Belçika'nın, Euro net mali takas odasında muhafaza edilen varlıkların 190 milyar kadarını kontrol ettiği düşünülüyor ve Cameron tarafından ortaya konulan radikal planı takip etme konusunda en isteksiz ülke olduğu düşünülüyor. Halihazırda başta Rusya olmak üzere bir dizi davayla karşı karşıya olduğunu ve tutumunun Fransa ve Almanya'dan destek aldığını belirtiyor.

Başlangıçta egemen devlet varlıklarının kutsallığı nedeniyle Merkez Bankası varlıklarına el koyma konusunda isteksiz olan ABD Hazinesi, tahvil fikrine ısındı. ABD'nin 40 ila 60 milyar dolar değerinde, İngiltere'nin ise 25 milyar sterline yakın Rus varlığı olduğu tahmin ediliyor, ancak resmi bir rakam açıklanmadı.
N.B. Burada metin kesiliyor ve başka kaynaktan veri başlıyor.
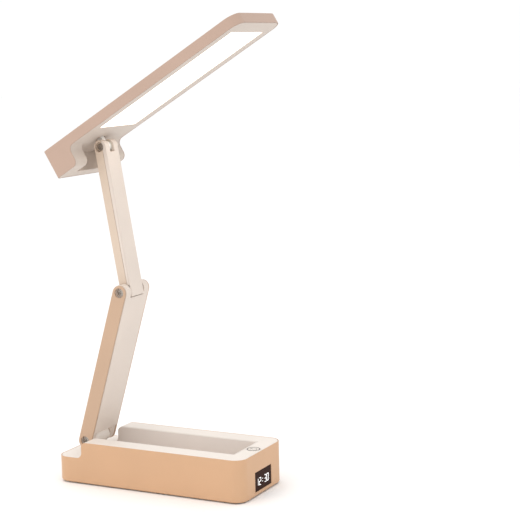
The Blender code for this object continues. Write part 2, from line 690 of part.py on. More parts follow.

Teklifin güçlü yanı, tazminatların ödenmesinden sonra ele geçirilen varlıkların Rusya'ya iade edilmiş sayılmasıdır. Teklifin zayıf yanı, Ukrayna'nın askeri bir zafer kazanacağını ve mağlup Moskova'nın Ukrayna'ya verdiği zararın tazminatını ödemeye hazır olacağını varsaymasıdır ki bu şu anda hayal bile edilemeyecek bir şey.

Vladimir Putin, Rusya'da faaliyet gösteren bazı ABD şirketlerinin varlıklarına el koyarak misilleme yaptı.

Ukrayna'nın Rus işgaline karşı savaşmak için yılda 100 milyar avroya, yeniden inşa için ise 50 milyar avroya ihtiyacı olduğu tahmin ediliyor.

Devlet varlıklarına benzer tahsisatlar daha önce de yaşanmıştı; bunların en önemlisi, 1990 işgalinin ardından Kuveyt'e tazminat olarak tahsis edilen milyarlarca dolarlık Irak fonuna BM onaylı ABD tarafından el konulmasıydı. Rusya, BM'nin varlıklarına el konulmasını onaylayacak herhangi bir hamleyi veto edecek.

Dışişleri Bakanı, Rusya Devlet Başkanı Vladimir Putin'in Ukrayna'da duracağını düşünmediğini belirterek, "Rusya'nın Ukrayna'da herhangi bir şekilde kazanmasına izin verirsek Moldova ve bazı Baltık ülkeleri riske girer" dedi.